FILE PHOTO: The logo of Sotheby’s auction house is seen at a branch office in Zurich, Switzerland October 25, 2016. REUTERS/Arnd Wiegmann/File Photo
June 17, 2019
By Sudip Kar-Gupta and Svea Herbst-Bayliss
PARIS/BOSTON (Reuters) – Patrick Drahi, the billionaire behind telecoms and media group Altice, agreed on Monday to buy Sotheby’s in a deal worth $3.7 billion, marking the storied art auction house’s return to private ownership after 31 years.
The acquisition will allow avid art collector Drahi to join rival French billionaire Francois Pinault at the top of the art world and New York society, with Pinault’s holding company Artemis owning a majority stake in Sotheby’s rival Christie’s.
Rival French billionaire and LVMH boss Bernard Arnault is equally active in the arts world via his Louis Vuitton foundation.
Drahi’s expansion in the United States also has echoes of former Vivendi boss Jean-Marie Messier, who helped Vivendi move into entertainment via the Universal business.
Sotheby’s said it would be acquired by BidFair USA, an acquisition vehicle set up by Drahi, which had offered $57 in cash per share to buy out Sotheby’s.
The offer represented a premium of 61% to Sotheby’s closing price on Friday, and gives Sotheby’s a market capitalization of $2.6 billion.
It will result in Sotheby’s returning to private ownership after 31 years as a public company. Founded in London in 1744, Sotheby’s had the distinction of being the oldest company listed on the New York Stock Exchange.

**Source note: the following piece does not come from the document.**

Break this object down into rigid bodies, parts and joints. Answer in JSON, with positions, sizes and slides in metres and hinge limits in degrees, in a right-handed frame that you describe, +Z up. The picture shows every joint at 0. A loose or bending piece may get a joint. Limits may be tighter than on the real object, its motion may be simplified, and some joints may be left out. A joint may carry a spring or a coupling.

It also marks a new chapter for the auction house that became a destination for a new generation of wealth created on Wall Street, in Silicon Valley and around the world, art experts said.
By having been public, in many ways, Sotheby’s operated at a competitive disadvantage to its main U.S. rival, Christie’s, which was already private, experts said.
“Now the company can become more flexible and nimble as a privately-held enterprise and it will be interesting to see the changes that will be made,” said Abigail Asher, a partner at international art consultants Guggenheim, Asher.
LOEB WELCOMES DEAL
The art world has been a favorite in recent times for investors looking to make extra returns in a world of ultra-low interest rates, with the prices of many expensive works of art having steadily increased.
A report published by Swiss bank UBS and Art Basel in March said that the global art market had enjoyed another uptick in 2018.
Drahi said he would be funding the takeover through financing arranged by French bank BNP Paribas and by equity provided by his own funds. Drahi has also been selling non-core assets in recent years to ease concerns over the debt levels of his businesses.
Drahi said he would not be selling shares in his Altice Europe business, but would be cashing in a small stake in his Altice USA division. Shares in Altice USA fell around 2% on Monday.
“I am making this investment for my family, through my personal holding, with a very long-term perspective,” said Drahi, adding that the takeover also further highlighted how his family had been settling down in the United States.
About five years ago Sotheby’s ended a long-running fight with activist investor Daniel Loeb’s hedge fund Third Point, by asking Loeb and two associates to join Sotheby’s board, and Loeb was instrumental in hiring Smith as CEO.
Loeb, a prominent art collector, on Monday praised the sale.
The price “affirms the value we saw when we first invested in Sotheby’s, and rewards long-term investors like Third Point who believed in its potential,” Loeb told Reuters.
BNP Paribas and Morgan Stanley advised Drahi, while LionTree Advisors worked on behalf of Sotheby’s.
Sotheby’s was founded in London in 1744, and expanded overseas in the 20th century, moving to New York in 1955, Asia and then France in 2001.
Famous items sold by Sotheby’s include the collections of the late Duchess of Windsor, the personal collection of artist Andy Warhol and Edvard Munch’s painting “The Scream” in 2012.